--- SUPPLIED MATERIAL ---
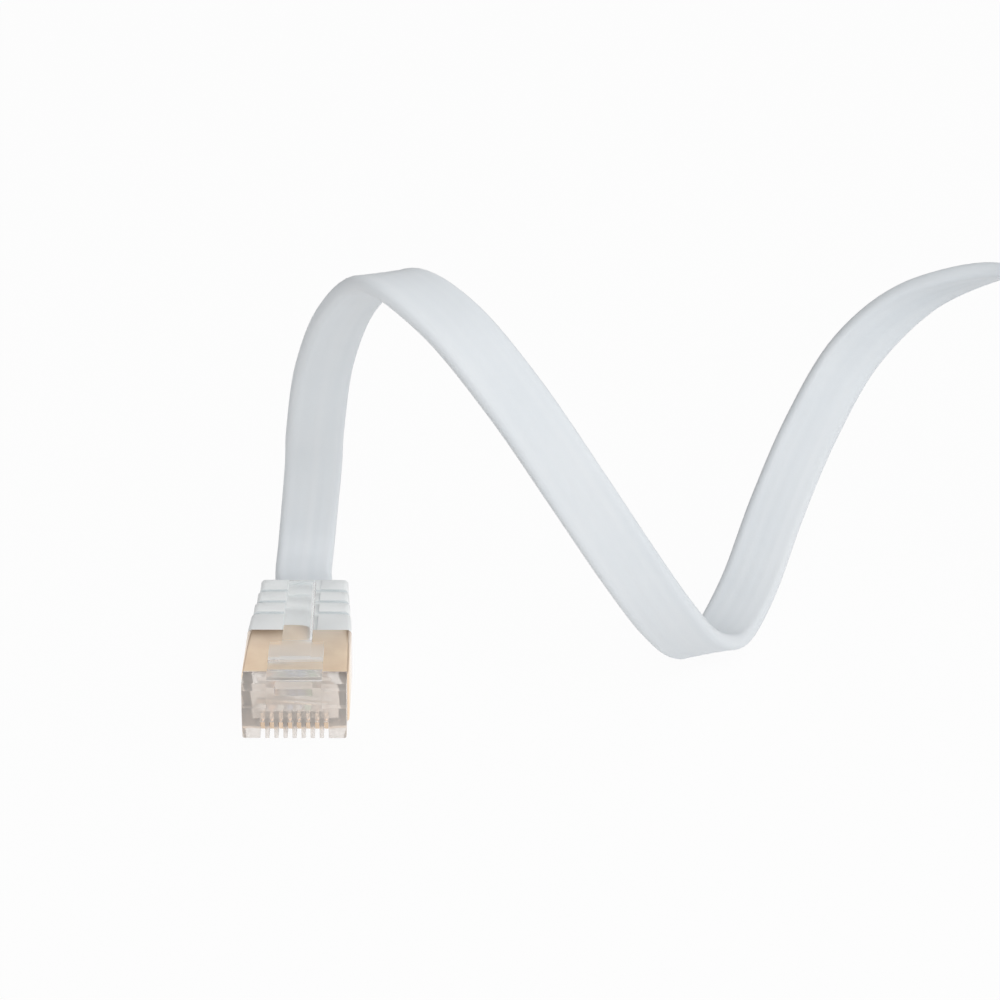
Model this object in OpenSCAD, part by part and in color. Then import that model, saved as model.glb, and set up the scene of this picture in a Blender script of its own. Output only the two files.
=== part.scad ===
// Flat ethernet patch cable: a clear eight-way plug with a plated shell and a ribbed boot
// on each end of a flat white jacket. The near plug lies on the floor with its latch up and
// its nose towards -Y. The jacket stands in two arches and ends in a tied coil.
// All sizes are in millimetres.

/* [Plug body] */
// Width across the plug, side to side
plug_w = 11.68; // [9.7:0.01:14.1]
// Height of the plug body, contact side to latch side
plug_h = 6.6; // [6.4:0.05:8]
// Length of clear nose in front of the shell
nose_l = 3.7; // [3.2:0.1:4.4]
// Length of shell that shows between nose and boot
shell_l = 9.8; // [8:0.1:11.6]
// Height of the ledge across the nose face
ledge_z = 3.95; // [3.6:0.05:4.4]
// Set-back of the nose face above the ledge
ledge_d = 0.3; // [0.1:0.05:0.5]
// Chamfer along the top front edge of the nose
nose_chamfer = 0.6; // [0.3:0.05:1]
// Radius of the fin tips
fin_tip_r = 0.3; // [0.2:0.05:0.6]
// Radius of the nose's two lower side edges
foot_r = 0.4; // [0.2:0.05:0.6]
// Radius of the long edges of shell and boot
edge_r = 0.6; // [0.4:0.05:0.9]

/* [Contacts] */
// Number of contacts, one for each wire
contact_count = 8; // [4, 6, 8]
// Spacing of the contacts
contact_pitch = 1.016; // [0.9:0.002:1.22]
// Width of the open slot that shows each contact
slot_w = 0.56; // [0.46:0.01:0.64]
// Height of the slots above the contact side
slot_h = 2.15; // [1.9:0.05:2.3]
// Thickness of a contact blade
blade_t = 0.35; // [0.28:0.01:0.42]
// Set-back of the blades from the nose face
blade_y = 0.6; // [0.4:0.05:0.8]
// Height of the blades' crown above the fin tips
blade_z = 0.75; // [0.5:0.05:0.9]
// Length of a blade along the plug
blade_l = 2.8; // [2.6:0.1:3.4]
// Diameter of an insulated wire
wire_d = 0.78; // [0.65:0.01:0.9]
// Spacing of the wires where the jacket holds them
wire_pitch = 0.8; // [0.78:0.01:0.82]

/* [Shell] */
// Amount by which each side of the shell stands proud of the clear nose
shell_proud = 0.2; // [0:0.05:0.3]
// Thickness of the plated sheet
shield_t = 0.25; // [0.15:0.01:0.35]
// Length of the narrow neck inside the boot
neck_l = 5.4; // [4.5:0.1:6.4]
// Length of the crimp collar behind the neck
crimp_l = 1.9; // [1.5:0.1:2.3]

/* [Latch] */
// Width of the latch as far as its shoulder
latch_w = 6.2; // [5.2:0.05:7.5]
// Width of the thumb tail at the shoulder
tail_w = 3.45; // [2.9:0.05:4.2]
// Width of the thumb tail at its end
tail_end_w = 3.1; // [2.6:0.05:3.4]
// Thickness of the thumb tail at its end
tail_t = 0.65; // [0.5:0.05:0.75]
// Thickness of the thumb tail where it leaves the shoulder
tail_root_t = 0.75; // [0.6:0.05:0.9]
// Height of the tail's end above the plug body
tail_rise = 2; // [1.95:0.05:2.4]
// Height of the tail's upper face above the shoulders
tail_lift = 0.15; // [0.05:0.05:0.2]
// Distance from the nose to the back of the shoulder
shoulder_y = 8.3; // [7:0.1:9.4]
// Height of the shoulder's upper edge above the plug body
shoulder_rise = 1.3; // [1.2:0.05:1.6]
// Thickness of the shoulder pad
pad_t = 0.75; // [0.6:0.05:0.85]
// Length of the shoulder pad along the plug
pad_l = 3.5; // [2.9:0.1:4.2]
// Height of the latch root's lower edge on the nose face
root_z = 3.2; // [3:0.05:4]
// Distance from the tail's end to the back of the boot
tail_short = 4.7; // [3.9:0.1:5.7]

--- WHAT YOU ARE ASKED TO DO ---
Restate the first line and every line after it, word for word, stopping once the line with "are in millimetres." is done.

--- THE REPLY ---
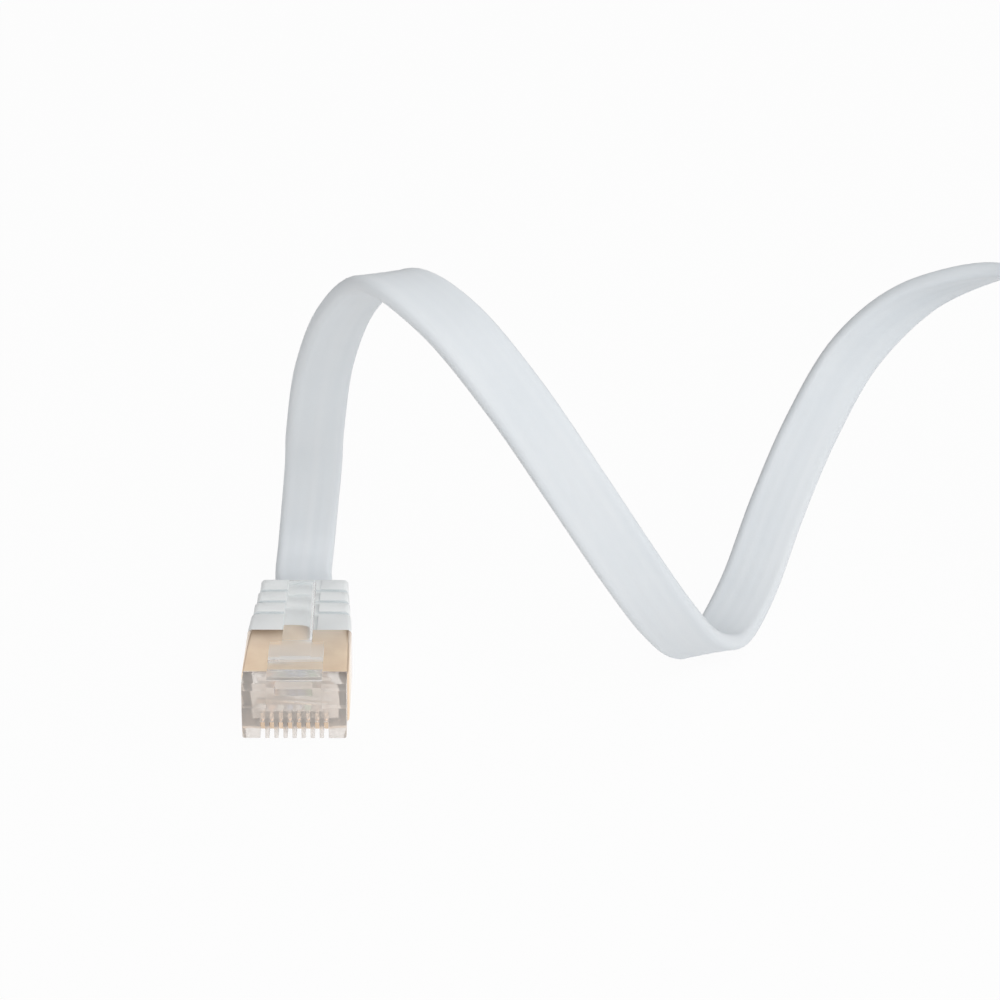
Model this object in OpenSCAD, part by part and in color. Then import that model, saved as model.glb, and set up the scene of this picture in a Blender script of its own. Output only the two files.
=== part.scad ===
// Flat ethernet patch cable: a clear eight-way plug with a plated shell and a ribbed boot
// on each end of a flat white jacket. The near plug lies on the floor with its latch up and
// its nose towards -Y. The jacket stands in two arches and ends in a tied coil.
// All sizes are in millimetres.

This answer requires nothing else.